**Exercise objective**: Show each line from the listing that includes the word "picture".

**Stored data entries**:

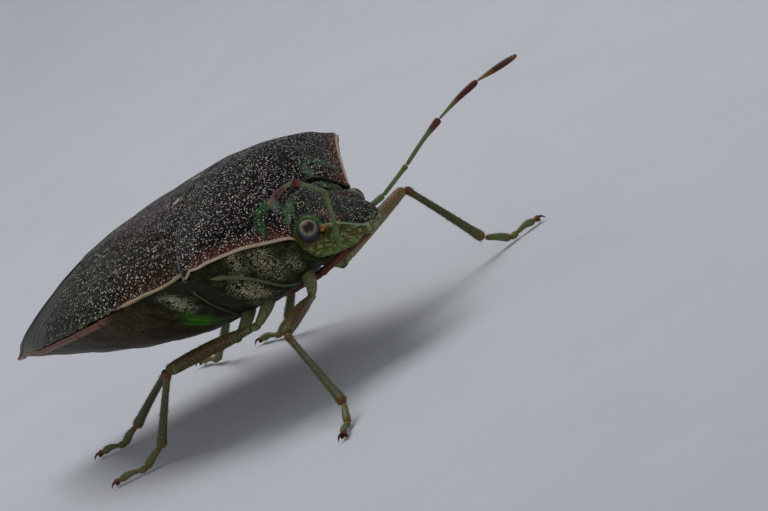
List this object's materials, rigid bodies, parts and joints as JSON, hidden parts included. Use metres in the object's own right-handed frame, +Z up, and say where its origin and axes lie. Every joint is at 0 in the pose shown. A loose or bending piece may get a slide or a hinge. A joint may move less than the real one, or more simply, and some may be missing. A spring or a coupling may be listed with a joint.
{
  "type": "shield bug",
  "caption": "Life-size still model of a shield bug in its brown winter colour, standing on its legs with feelers raised and wings folded flat over its back.",
  "frame": {"origin": "centre of the footprint, at the level of the feet", "axes": "+X to the bug's front, +Y to its left, +Z up"},
  "size_m": [0.0172, 0.0136, 0.0066],
  "materials": {
    "back_cuticle": "dark brown punctured cuticle with pale specks",
    "wing_membrane": "smoky veined wing film, satin",
    "breast_cuticle": "dark green cuticle with cream mottling",
    "belly_cuticle": "olive brown cuticle, finely mottled",
    "head_cuticle": "dark cuticle with green rims and lines",
    "eye_bead": "silvery cream faceted bead with a dark centre",
    "beak_cuticle": "red brown, smooth",
    "feeler_green": "green, finely haired",
    "feeler_red": "yellow green base and dark red end",
    "hip_cuticle": "pale green, satin",
    "thigh_cuticle": "speckled brown with fine pale hairs",
    "shin_cuticle": "green with orange brown ends",
    "foot_cuticle": "green and orange brown with dark claws"
  },
  "bodies": {
    "root": {"pronotum": "back_cuticle", "scutellum": "back_cuticle", "corium_left": "back_cuticle", "corium_right": "back_cuticle", "membrane_left": "wing_membrane", "membrane_right": "wing_membrane", "prothorax": "breast_cuticle", "pterothorax": "breast_cuticle", "abdomen": "belly_cuticle", "head": "head_cuticle", "eye_left": "eye_bead", "eye_right": "eye_bead", "rostrum_base": "beak_cuticle", "rostrum_tip": "beak_cuticle", "antenna_left_1": "feeler_green", "antenna_left_2": "feeler_green", "antenna_left_3": "feeler_green", "antenna_left_4": "feeler_red", "antenna_left_5": "feeler_red", "antenna_right_1": "feeler_green", "antenna_right_2": "feeler_green", "antenna_right_3": "feeler_green", "antenna_right_4": "feeler_red", "antenna_right_5": "feeler_red", "coxa_front_left": "hip_cuticle", "coxa_front_right": "hip_cuticle", "coxa_middle_left": "hip_cuticle", "coxa_middle_right": "hip_cuticle", "coxa_hind_left": "hip_cuticle", "coxa_hind_right": "hip_cuticle", "femur_front_left": "thigh_cuticle", "femur_front_right": "thigh_cuticle", "femur_middle_left": "thigh_cuticle", "femur_middle_right": "thigh_cuticle", "femur_hind_left": "thigh_cuticle", "femur_hind_right": "thigh_cuticle", "tibia_front_left": "shin_cuticle", "tibia_front_right": "shin_cuticle", "tibia_middle_left": "shin_cuticle", "tibia_middle_right": "shin_cuticle", "tibia_hind_left": "shin_cuticle", "tibia_hind_right": "shin_cuticle", "tarsus_front_left": "foot_cuticle", "tarsus_front_right": "foot_cuticle", "tarsus_middle_left": "foot_cuticle", "tarsus_middle_right": "foot_cuticle", "tarsus_hind_left": "foot_cuticle", "tarsus_hind_right": "foot_cuticle"}
  },
  "joints": []
}
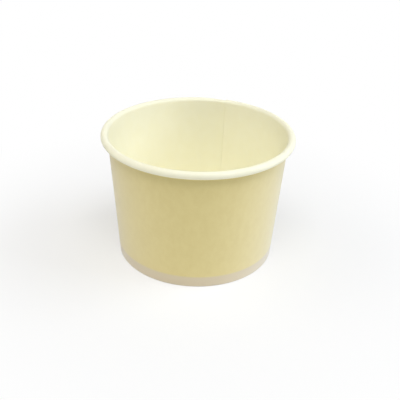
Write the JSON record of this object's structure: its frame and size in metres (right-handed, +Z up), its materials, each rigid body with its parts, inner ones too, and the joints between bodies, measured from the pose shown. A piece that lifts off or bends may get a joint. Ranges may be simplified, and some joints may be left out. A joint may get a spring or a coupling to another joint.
{
  "type": "paper soup container",
  "caption": "Squat tapered paperboard soup container with a rolled rim, a lapped side seam and a recessed bottom held in the folded foot, without its lid.",
  "frame": {"origin": "centre of the foot on the table plane", "axes": "+Z up along the container's axis, towards the rim; the side seam is at the rear right, 71.5 degrees round from +X"},
  "size_m": [0.09, 0.09, 0.0615],
  "materials": {
    "wall_board": "satin",
    "bottom_board": "satin"
  },
  "bodies": {
    "root": {"side_wall": "wall_board", "bottom_disc": "bottom_board"}
  },
  "joints": []
}
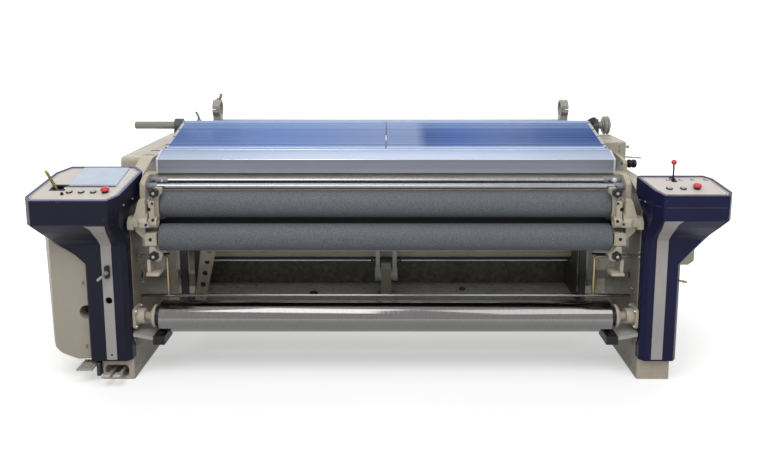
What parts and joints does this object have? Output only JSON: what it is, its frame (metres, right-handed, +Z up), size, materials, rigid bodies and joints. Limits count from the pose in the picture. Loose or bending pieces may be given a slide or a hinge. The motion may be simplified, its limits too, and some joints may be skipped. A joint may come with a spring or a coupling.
{
  "type": "power loom",
  "caption": "Water-jet power loom with press rollers, cloth roller, tinted guard, reed, heald frames, warp beam and two control consoles.",
  "frame": {"origin": "on the floor, in the middle of the loom's outer box", "axes": "+X to the right along the rollers, +Y to the rear, +Z up; the weaver stands in front at -Y"},
  "size_m": [3.2245, 1.9999, 1.3045],
  "materials": {
    "beige_paint": "semi-gloss machine paint",
    "navy_plastic": "glossy moulded shell",
    "pale_trim": "satin strip",
    "panel_plate": "satin foil",
    "screen": "smooth display",
    "black_plastic": "moulded",
    "grey_paint": "satin",
    "dark_paint": "satin",
    "silver_sheet": "anodised sheet",
    "white_plastic": "moulded",
    "blue_guard": "clear tinted sheet",
    "press_rubber": "speckled grip cover",
    "take_up_rubber": "grained",
    "chrome": "polished, hard plated",
    "brass": "dull",
    "steel": "turned",
    "grey_tube": "satin",
    "sheet_steel": "galvanised",
    "aluminium": "drawn",
    "motor_paint": "satin",
    "red_plastic": "moulded",
    "yellow_plastic": "moulded",
    "green_plastic": "moulded",
    "blue_plastic": "moulded"
  },
  "bodies": {
    "base": {"centre_post": "beige_paint", "cloth_bearings": "beige_paint", "cover_end_caps": "white_plastic", "cross_beams": "beige_paint", "drain_tray": "sheet_steel", "drive_housing": "beige_paint", "front_cover": "silver_sheet", "gear_cover": "beige_paint", "guide_bars": "chrome", "left_console": "navy_plastic", "left_frame": "beige_paint", "left_panel": "panel_plate", "left_roller_bracket": "beige_paint", "left_side_cover": "beige_paint", "motor": "motor_paint", "pedal_bracket": "dark_paint", "right_console": "navy_plastic", "right_frame": "beige_paint", "right_panel": "panel_plate", "right_roller_bracket": "beige_paint", "ring_brackets": "beige_paint", "shaft_bearings": "dark_paint", "stop_plates": "grey_paint", "switch_bases": "black_plastic", "touch_screen": "screen", "trim_stripes": "pale_trim"},
    "isolator_lever": {"isolator_lever": "grey_paint"},
    "lever_gimbal": {"lever_gimbal": "steel"},
    "rod_lever": {"rod_lever": "brass"},
    "ball_lever": {"ball_lever": "red_plastic"},
    "yellow_button": {"yellow_button": "yellow_plastic"},
    "green_button": {"green_button": "green_plastic"},
    "blue_button": {"blue_button": "blue_plastic"},
    "stop_button": {"stop_button": "red_plastic"},
    "right_green_button": {"right_green_button": "green_plastic"},
    "right_blue_button": {"right_blue_button": "blue_plastic"},
    "right_stop_button": {"right_stop_button": "red_plastic"},
    "double_knob": {"double_knob": "black_plastic"},
    "guard_left": {"guard_left": "blue_guard"},
    "guard_right": {"guard_right": "blue_guard"},
    "upper_press_roller": {"upper_press_roller": "press_rubber"},
    "lower_press_roller": {"lower_press_roller": "press_rubber"},
    "take_up_roller": {"take_up_roller": "take_up_rubber"},
    "upper_left_knob": {"upper_left_knob": "black_plastic"},
    "lower_left_knob": {"lower_left_knob": "black_plastic"},
    "upper_right_knob": {"upper_right_knob": "black_plastic"},
    "lower_right_knob": {"lower_right_knob": "black_plastic"},
    "cloth_roller": {"cloth_roller": "chrome"},
    "inner_pedal": {"inner_pedal": "grey_paint"},
    "outer_pedal": {"outer_pedal": "grey_paint"},
    "wide_pedal": {"wide_pedal": "grey_paint"},
    "clamp_lever": {"clamp_lever": "steel"},
    "back_rest_roller": {"back_rest_roller": "steel"},
    "cross_shaft": {"cross_shaft": "grey_tube"},
    "warp_beam": {"warp_beam": "steel"},
    "sley": {"sley": "aluminium", "reed": "steel"},
    "heald_frame_a": {"heald_frame_a": "aluminium"},
    "heald_frame_b": {"heald_frame_b": "aluminium"},
    "main_shaft": {"main_shaft": "steel"}
  },
  "joints": [
    {"name": "take_up_turn", "type": "hinge", "parent": "base", "child": "take_up_roller", "pos_m": [0.0315, -0.64154, 0.73818], "axis": [1, 0, 0], "continuous": true},
    {"name": "upper_press_turn", "type": "hinge", "parent": "base", "child": "upper_press_roller", "pos_m": [0.0315, -0.733, 0.853], "axis": [1, 0, 0], "continuous": true},
    {"name": "lower_press_turn", "type": "hinge", "parent": "base", "child": "lower_press_roller", "pos_m": [0.0315, -0.782, 0.701], "axis": [1, 0, 0], "continuous": true},
    {"name": "cloth_roller_turn", "type": "hinge", "parent": "base", "child": "cloth_roller", "pos_m": [0.0315, -0.78, 0.3], "axis": [1, 0, 0], "continuous": true},
    {"name": "warp_beam_turn", "type": "hinge", "parent": "base", "child": "warp_beam", "pos_m": [0.0315, 0.67, 0.42], "axis": [1, 0, 0], "continuous": true},
    {"name": "back_rest_turn", "type": "hinge", "parent": "base", "child": "back_rest_roller", "pos_m": [0.0315, 0.28, 1.095], "axis": [1, 0, 0], "continuous": true},
    {"name": "cross_shaft_turn", "type": "hinge", "parent": "base", "child": "cross_shaft", "pos_m": [0.0315, 0.1, 1.132], "axis": [1, 0, 0], "continuous": true},
    {"name": "sley_swing", "type": "hinge", "parent": "base", "child": "sley", "pos_m": [0.0315, -0.335, 0.364], "axis": [1, 0, 0], "range_deg": [0, 10]},
    {"name": "heald_a_lift", "type": "slide", "parent": "base", "child": "heald_frame_a", "axis": [0, 0, 1], "range_m": [-0.04, 0.04]},
    {"name": "heald_b_lift", "type": "slide", "parent": "base", "child": "heald_frame_b", "axis": [0, 0, 1], "range_m": [-0.04, 0.04]},
    {"name": "guard_left_lift", "type": "hinge", "parent": "base", "child": "guard_left", "pos_m": [0.0315, -0.478, 1.077], "axis": [1, 0, 0], "range_deg": [0, 75]},
    {"name": "guard_right_lift", "type": "hinge", "parent": "base", "child": "guard_right", "pos_m": [0.0315, -0.478, 1.077], "axis": [1, 0, 0], "range_deg": [0, 75]},
    {"name": "upper_left_knob_turn", "type": "hinge", "parent": "base", "child": "upper_left_knob", "pos_m": [-1.069, -0.826, 0.925], "axis": [0, 1, 0], "continuous": true},
    {"name": "lower_left_knob_turn", "type": "hinge", "parent": "base", "child": "lower_left_knob", "pos_m": [-1.069, -0.868, 0.627], "axis": [0, 1, 0], "continuous": true},
    {"name": "upper_right_knob_turn", "type": "hinge", "parent": "base", "child": "upper_right_knob", "pos_m": [1.132, -0.826, 0.925], "axis": [0, 1, 0], "continuous": true},
    {"name": "lower_right_knob_turn", "type": "hinge", "parent": "base", "child": "lower_right_knob", "pos_m": [1.132, -0.868, 0.627], "axis": [0, 1, 0], "continuous": true},
    {"name": "double_knob_turn", "type": "hinge", "parent": "base", "child": "double_knob", "pos_m": [1.29, -0.45, 1.001], "axis": [1, 0, 0], "continuous": true},
    {"name": "clamp_lever_turn", "type": "hinge", "parent": "base", "child": "clamp_lever", "pos_m": [-1.004, 0.286, 1.267], "axis": [0, 0, 1], "range_deg": [-90, 90]},
    {"name": "gimbal_rock", "type": "hinge", "parent": "base", "child": "lever_gimbal", "pos_m": [-1.49582, -0.86, 0.92991], "axis": [1, 0, 0], "range_deg": [-12, 12]},
    {"name": "rod_lever_swing", "type": "hinge", "parent": "lever_gimbal", "child": "rod_lever", "pos_m": [-1.49582, -0.86, 0.92991], "axis": [0, 1, 0], "range_deg": [0, 55]},
    {"name": "ball_lever_swing", "type": "hinge", "parent": "base", "child": "ball_lever", "pos_m": [1.38998, -0.826, 0.97138], "axis": [1, 0, 0], "range_deg": [-20, 20]},
    {"name": "isolator_turn", "type": "hinge", "parent": "base", "child": "isolator_lever", "pos_m": [-1.28774, -0.87, 0.556], "axis": [0, 1, 0], "range_deg": [0, 90]},
    {"name": "inner_pedal_press", "type": "hinge", "parent": "base", "child": "inner_pedal", "pos_m": [-1.254, -0.72, 0.045], "axis": [1, 0, 0], "range_deg": [0, 6], "stiffness_Nm_per_rad": 20, "springref_deg": -11.46},
    {"name": "outer_pedal_press", "type": "hinge", "parent": "base", "child": "outer_pedal", "pos_m": [-1.304, -0.72, 0.045], "axis": [1, 0, 0], "range_deg": [0, 6], "stiffness_Nm_per_rad": 20, "springref_deg": -11.46},
    {"name": "wide_pedal_press", "type": "hinge", "parent": "base", "child": "wide_pedal", "pos_m": [-1.4145, -0.8, 0.07], "axis": [1, 0, 0], "range_deg": [0, 8], "stiffness_Nm_per_rad": 20, "springref_deg": -11.46},
    {"name": "yellow_button_press", "type": "slide", "parent": "base", "child": "yellow_button", "axis": [0, 0.2419, -0.9703], "range_m": [0, 0.004], "stiffness_N_per_m": 1000, "springref_m": -0.003},
    {"name": "green_button_press", "type": "slide", "parent": "base", "child": "green_button", "axis": [0, 0.2419, -0.9703], "range_m": [0, 0.004], "stiffness_N_per_m": 1000, "springref_m": -0.003},
    {"name": "blue_button_press", "type": "slide", "parent": "base", "child": "blue_button", "axis": [0, 0.2419, -0.9703], "range_m": [0, 0.004], "stiffness_N_per_m": 1000, "springref_m": -0.003},
    {"name": "stop_button_press", "type": "slide", "parent": "base", "child": "stop_button", "axis": [0, 0.2419, -0.9703], "range_m": [0, 0.004], "stiffness_N_per_m": 1000, "springref_m": -0.003},
    {"name": "right_green_button_press", "type": "slide", "parent": "base", "child": "right_green_button", "axis": [0, 0.2419, -0.9703], "range_m": [0, 0.004], "stiffness_N_per_m": 1000, "springref_m": -0.003},
    {"name": "right_blue_button_press", "type": "slide", "parent": "base", "child": "right_blue_button", "axis": [0, 0.2419, -0.9703], "range_m": [0, 0.004], "stiffness_N_per_m": 1000, "springref_m": -0.003},
    {"name": "right_stop_button_press", "type": "slide", "parent": "base", "child": "right_stop_button", "axis": [0, 0.2419, -0.9703], "range_m": [0, 0.004], "stiffness_N_per_m": 1000, "springref_m": -0.003},
    {"name": "main_shaft_turn", "type": "hinge", "parent": "base", "child": "main_shaft", "pos_m": [0.0315, 0.06, 0.56], "axis": [1, 0, 0], "continuous": true}
  ],
  "couplings": [
    {"joint": "upper_press_turn", "follows": "take_up_turn", "ratio": -1.203},
    {"joint": "lower_press_turn", "follows": "take_up_turn", "ratio": -1.2308},
    {"joint": "heald_b_lift", "follows": "heald_a_lift", "ratio": -1}
  ]
}
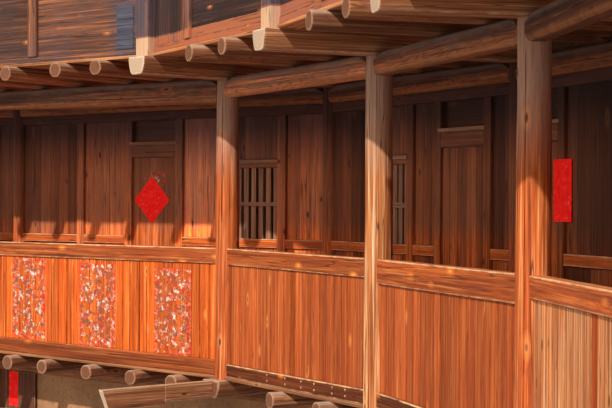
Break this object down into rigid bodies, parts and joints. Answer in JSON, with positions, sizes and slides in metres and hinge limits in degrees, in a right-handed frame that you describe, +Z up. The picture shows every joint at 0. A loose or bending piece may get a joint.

**Result for this exercise**:
What parts and joints does this object have? Output only JSON: what it is, its frame (metres, right-handed, +Z up), size, materials, rigid bodies and joints. Limits count from the pose in the picture. Loose or bending pieces may be given a slide or a hinge. The motion may be simplified, its limits too, and some joints may be skipped. A joint may come with a spring or a coupling.
Break this object down into rigid bodies, parts and joints. Answer in JSON, with positions, sizes and slides in metres and hinge limits in degrees, in a right-handed frame that you describe, +Z up. The picture shows every joint at 0. A loose or bending piece may get a joint.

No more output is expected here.